As AASP develops in the coming years, Kwon hopes that students will become more conscious of this reality. 

But much progress is still needed in terms of cementing the program’s place on campus. According to Kwon, Duke has placed a moratorium on new certificate programs, and AASP still needs to hire more faculty in order to have the capacity to offer a major or minor. 

However, there are other ways in which the program can grow. Kwon is expecting to augment the FOCUS program with a new cluster specific to the ramifications of anti-Asian American sentiment in American history, especially as it pertains to immigration. She also seeks to secure an AASP-specific learning space, as right now the program’s accessible spaces are mainly limited to shared classroom spaces in the Center for Multicultural Affairs. 

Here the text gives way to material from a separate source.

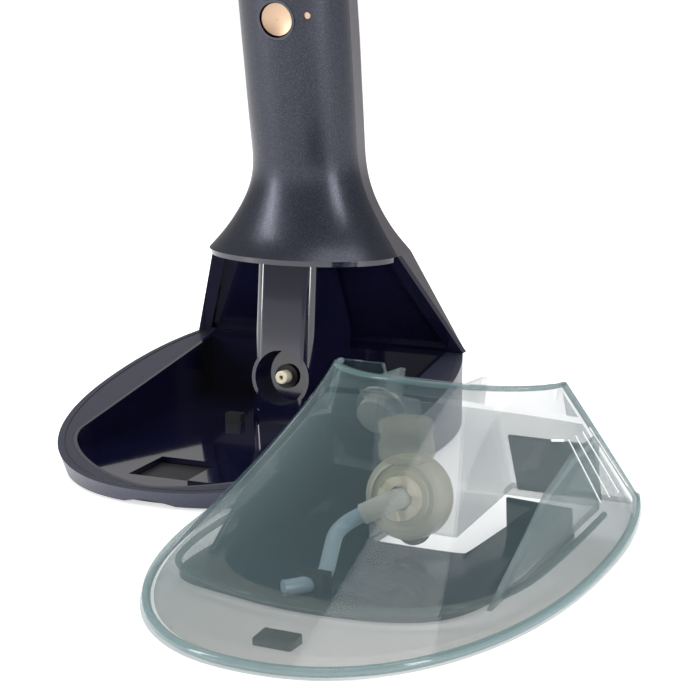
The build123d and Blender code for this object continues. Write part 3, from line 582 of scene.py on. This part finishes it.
TOP_HALF, TOP_REACH, TOP_MIDDLE = 40.1, 25.4, 33.6
TOP_SHIFT, TOP_HEIGHT = 6.9, 49.1
TOP_STEPS = 24
NOTCH_HALF, NOTCH_FRONT = 15.5, 20
top_edge = []
for step in range(TOP_STEPS + 1):
    turn = -math.pi * step / TOP_STEPS
    across, along = TOP_HALF * math.cos(turn), TOP_MIDDLE + TOP_REACH * math.sin(turn)
    if abs(across) > NOTCH_HALF or along < NOTCH_FRONT:
        height = TOP_HEIGHT - along * math.sin(RIM_SLOPE)
        top_edge.append(on_tank(across, along * math.cos(RIM_SLOPE) + TOP_SHIFT, height))
edge_bead("top_edge", top_edge, 0.0009, "tank", EDGE)

# ---- the base's shadow line -----------------------------------------------------------------------------
shadow = rim_line(67.6, 101.9, 55.0, 60)
edge_bead("shadow_line", [on_rim(x, along, -0.05) for x, along in shadow], 0.00028, "steamer", BLACK)

# ---- studio ---------------------------------------------------------------------------------------
bpy.ops.object.select_all(action="DESELECT")
bpy.ops.mesh.primitive_plane_add(size=12, location=(0, 0, -0.0002))
floor = bpy.context.object
floor.name = "floor"
pale = Finish("pale_floor", (0.93, 0.93, 0.93), 0.6, Emission_Color=(1, 1, 1, 1), Emission_Strength=0.62)
pale.mottle(3, (0.95, 0.95, 0.95), 0.5)
floor.data.materials.append(pale.material)

world = bpy.data.worlds.new("studio")
bpy.context.scene.world = world
world.use_nodes = True
world.node_tree.nodes["Background"].inputs["Color"].default_value = (1, 1, 1, 1)
world.node_tree.nodes["Background"].inputs["Strength"].default_value = 0.42


def soft_box(name, place, target, width, height, power):
    """Rectangular studio light aimed at a point."""
    bpy.ops.object.light_add(type="AREA", location=place)
    light = bpy.context.object
    light.name = name
    light.data.shape = "RECTANGLE"
    light.data.size = width
    light.data.size_y = height
    light.data.energy = power
    aim = Vector(target) - Vector(place)
    light.rotation_euler = aim.to_track_quat("-Z", "Y").to_euler()


soft_box("left_strip", (-0.93, -0.78, 0.45), (0, 0, 0.13), 0.22, 1.0, 11)
soft_box("right_strip", (1.02, -0.62, 0.45), (0, 0, 0.13), 0.22, 1.0, 9)
soft_box("top", (0.1, -0.1, 1.5), (0.05, -0.05, 0), 1.0, 1.0, 12)

camera_data = bpy.data.cameras.new("camera")
camera_data.lens = 101.4
camera_data.sensor_width = 36
camera = bpy.data.objects.new("camera", camera_data)
camera.location = (0.3314, -0.6881, 0.2030)
camera.rotation_euler = (math.radians(77.73), 0, math.radians(23.3))
bpy.context.scene.collection.objects.link(camera)
bpy.context.scene.camera = camera
bpy.context.scene.view_settings.view_transform = "Standard"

Despite the barriers to AASP’s survival, Kwon is excited to complete what years of students have built. She recognizes the fact that Duke and a few other schools—such as Northwestern University, Cornell University and University of California, Los Angeles—are alone in this effort, and she emphasized that other universities have even further to go and face even more entrenched resistance. 

“Imagine, if those of us at an elite university like Duke must fight tooth and nail for this basic narrative to be taught in our curriculum, what the rest of the country is struggling with,” she said. “There are many glaring blind spots in the way we teach today. Our role as a university and as faculty is to truly desegregate the university and to take up the responsibility of teaching history and its ongoing legacies in a more nuanced way.” 

In this way, Kwon said, Duke has the unique opportunity to act as a standard-bearer for other elite institutions by setting the example of how a history-aware campus behaves.